Danach lässt sich der BGH-Rechtsprechung jedenfalls keineswegs entnehmen, dass auch eine nachbarrechtliche Norm wie § 917 Abs. 1 BGB oder § 7 e NRG BW als Anspruchsgrundlage für die Verpflichtung zur Abgabe einer Baulasterklärung genügen könnte.

(2) Belege aus sonstiger Rechtsprechung und Schrifttum, die die klägerische Rechtsauffassung stützen würden, sind dem Senat nicht ersichtlich. Vielmehr lassen sich gegenteilige Belege darstellen.

§ 7 e NRG BW stellt eine nach Art. 124 EGBGB zugelassene Ausprägung des allgemeinen Notwegrechts nach § 917 Abs. 1 BGB dar (vgl. Dehner, Nachbarrecht, 6. Aufl., 1981, § 27 S. 604; Vetter/Karremann/Kahl, Das Nachbarrecht in Baden-Württemberg, 16. Aufl., § 7 e Bemerkung 1; vgl. auch Palandt/Bassenge, 62. Aufl., § 917 Rn. 1). In der Literatur wird vertreten, dass Notwegrechte keine ausreichende und tragfähige Grundlage für die Anerkennung einer Verpflichtung zur Abgabe einer Bau-lasterklärung darstellen (vgl. Masloh NJW 1995, 1993, 1995). Der VGH Baden-Württemberg (BRS Nr. 160) hat eine aus dem Notwegrecht nach § 917 BGB fließende (öffentlich-rechtliche) Verpflichtung der Beklagten zur Übernahme einer Baulast abgelehnt. Dem tritt der Senat bei. Notwegrechte (§ 917 BGB, § 7 e NRG BW) begründen rein privatrechtliche Duldungspflichten zwischen Nachbarn, die zudem durch Gewährung einer Entschädigung zu kompensieren sind (vgl. § 917 Abs. 2 BGB: Notwegrente; vgl. auch §§ 7 e Abs. 1 S. 3, Abs. 3 NRG BW). Damit lässt sich eine korrespondierende Verpflichtung des belasteten Grundstücks zur Abgabe einer Baulast nicht vereinbaren.

2.

Danach kann die Klägerin keinesfalls vom Beklagten die Abgabe der Baulast hinsichtlich der Führung der Entwässerungsleitungen verlangen. Eine Baulast mit diesem Inhalt ist nämlich vom Inhalt der bewilligten Grunddienstbarkeit (Wegerecht) nicht mehr gedeckt, geht vielmehr vom Umfang darüber hinaus.
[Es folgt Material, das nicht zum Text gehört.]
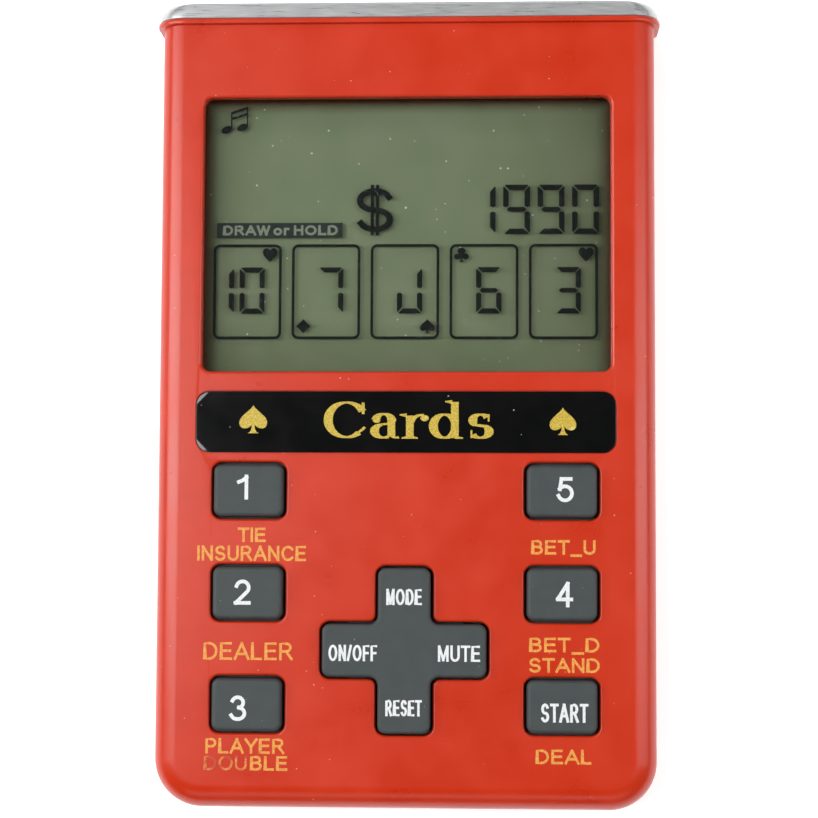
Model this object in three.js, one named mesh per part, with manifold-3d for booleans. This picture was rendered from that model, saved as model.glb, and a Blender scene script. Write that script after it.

Aber auch ein Anspruch auf die Abgabe einer Baulasterklärung hinsichtlich der Duldung der Zufahrt (Wegerecht) steht der Klägerin jedenfalls derzeit nicht zu. Zwar würde sich diese Baulast wohl innerhalb des Rahmens und des Zwecks der bestehenden Grunddienstbarkeit halten. Es steht jedoch fest, dass die Klägerin das von ihr erstrebte Ziel (Genehmigungsfähigkeit des Bauvorhabens gemäß Bauvorbescheid vom 20.11.2000) mit diesem ihr rechtlich allenfalls zustehenden Inhalt einer Baulast (Wegerecht) derzeit nicht erreichen kann. Denn dazu wäre nach dem Schreiben der Stadt vom 18.12.2000 (A 275) - zusätzlich - ein rechtskräftiger Duldungstitel gemäß § 7 e NRG BW erforderlich. Ein solcher kann im vorliegenden Verfahren nicht erzielt werden, nachdem die Klägerin ihren Hilfsantrag nicht gestellt hat und wegen der Notwendigkeit einer Anschlussberufung gemäß § 524 ZPO nach Ablauf der in § 524 Abs. 1 S. 2 ZPO genannten Frist auch nicht mehr wirksam stellen konnte. Die Klage musste daher insgesamt abgewiesen werden.

Der Klägerin ist es unbenommen, den Duldungsanspruch gemäß § 7 e NRG BW in Verbindung mit dem rechtlich möglichen und zulässigen Inhalt einer Baulasterklärung in einem neuen Klageverfahren geltend zu machen.

Die Nebenentscheidungen beruhen auf §§ 91, 708 Nr. 10, 713 ZPO.

Revisionszulassungsgründe gemäß § 543 ZPO n.F. bestehen nicht.

Der Schriftsatz der Klägervertreter vom 3.4.2003 gibt keine Veranlassung zur Wiedereröffnung der mündlichen Verhandlung, §§ 525, 296 a, 156 ZPO.